General characteristics
- Class & type: Abdiel-class minelayer
- Displacement: 2,650 tons (standard); 4,000 tons (full load);
- Length: 418 ft (127 m)
- Beam: 40 ft (12 m)
- Draught: 16 ft (4.9 m)
- Propulsion: Two shafts; Geared turbines; four Admiralty 3-drum boilers; 72,000 shp;
- Speed: 40 knots (74 km/h)
- Complement: 242
- Armament: 4 × 4-inch (100 mm) AA guns (2×2); 4 × Bofors 40 mm L/60 gun (2×2); 12 × Oerlikon 20 mm cannon (6×2); 160 Naval mines;

= HMS Ariadne (M65) =

HMS Ariadne was an minelayer of the Royal Navy.

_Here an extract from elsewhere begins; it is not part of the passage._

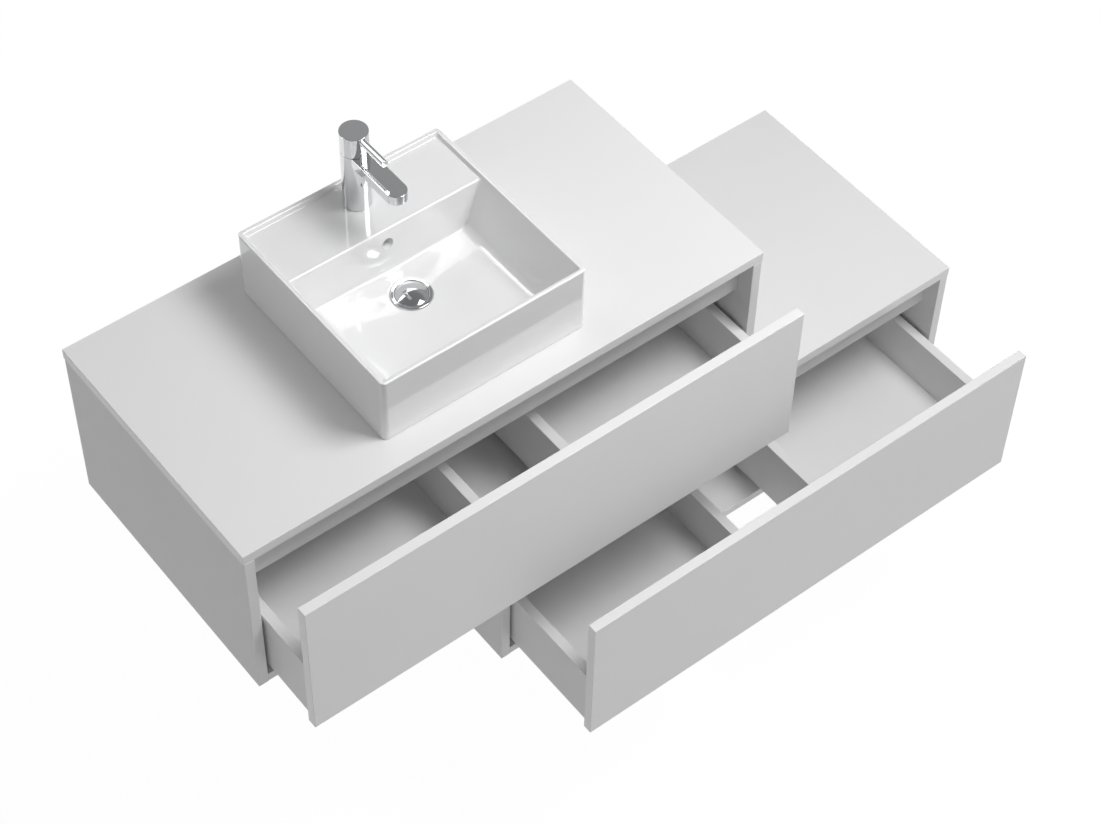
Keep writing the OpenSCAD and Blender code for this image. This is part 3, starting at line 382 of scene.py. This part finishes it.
clay = bmesh.new()
bmesh.ops.create_cube(
    clay,
    size=1,
    matrix=Matrix.Translation((basin_w / 2, basin_w / 2, basin_h / 2))
    @ Matrix.Diagonal((basin_w, basin_w, basin_h, 1)),
)
clay.faces.ensure_lookup_table()
top = max(clay.faces, key=lambda face: face.calc_center_median().z)
base = min(clay.faces, key=lambda face: face.calc_center_median().z)

# The rim, the sunk deck and the bowl, whose four walls lean in as they go down
bmesh.ops.inset_region(clay, faces=[top], thickness=rim, use_even_offset=True)
side_in, front_in = at_height(bowl_low[0], rim, deck_z), at_height(bowl_low[1], rim, deck_z)
deck_edge = at_height(bowl_high[1], rear_top, deck_z)
sink(clay, top, (side_in, front_in), (basin_w - side_in, basin_w - side_in), deck_z)
bowl_floor, deck = split_face(clay, top, deck_edge)
sink(clay, bowl_floor, bowl_low, bowl_high, bowl_edge_z)
clay.normal_update()

# Above and below the deck's level the bowl's walls are one plane, so the edges between go.
flat_bend = 0.01
flat = [
    edge
    for edge in clay.edges
    if len(edge.link_faces) == 2
    and edge.calc_face_angle() < flat_bend
    and edge not in deck.edges
]
bmesh.ops.dissolve_edges(clay, edges=flat, use_verts=True)

# The hollow under the clay, with the deck's own space behind the bowl
inner = basin_w - clay_t
bmesh.ops.inset_region(clay, faces=[base], thickness=clay_t, use_even_offset=True)
sink(clay, base, (clay_t, clay_t), (inner, inner), under_bowl_z)
under_bowl, under_deck = split_face(clay, base, under_deck_y)
sink(clay, under_deck, (clay_t, under_deck_y), (inner, inner), under_deck_z)

# The floor is a soft dish that falls to the waste, whose seat is a step down.
waste_at, tap_at = place_in_basin("waste_plug"), place_in_basin("tap_base_seal")
dish_r, floor_foot, floor_rings, waste_sides = 34.5, 10.0, 7, 64
corner_power, fall_power = 4, 1.25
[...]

She was built by Alexander Stephen and Sons of Glasgow, Scotland. She was laid down on 15 November 1941, launched on 16 February 1943 and commissioned on 9 October 1943.

==Service history==
Her first duty was to lay mines off the coast of Norway. She was also one of the ships taking part in Operation Stonewall. She then left Home waters in January 1944 to join the United States Seventh Fleet in the Pacific Ocean theatre of war. In June 1944 she laid 146 mines off the northern coast of New Guinea, and when landings were made in the Mapia Group of islands in November 1944, Ariadne was used to carry US Army soldiers. During her period of active service she laid 1,352 mines.

After the end of the war, Ariadne was used to repatriate British prisoners of war from Japan and as a mailship due to her speed. She was paid off into the Reserve Fleet at Sheerness, and did not see service again, apart from a short trial after a refit in the 1950s. This involved the replacement of her light anti-aircraft guns with more modern weapons. She was finally sold to W.H. Arnott Young for scrapping and arrived at Dalmuir in February 1965. She was then scrapped at Dalmuir and Troon in June 1965.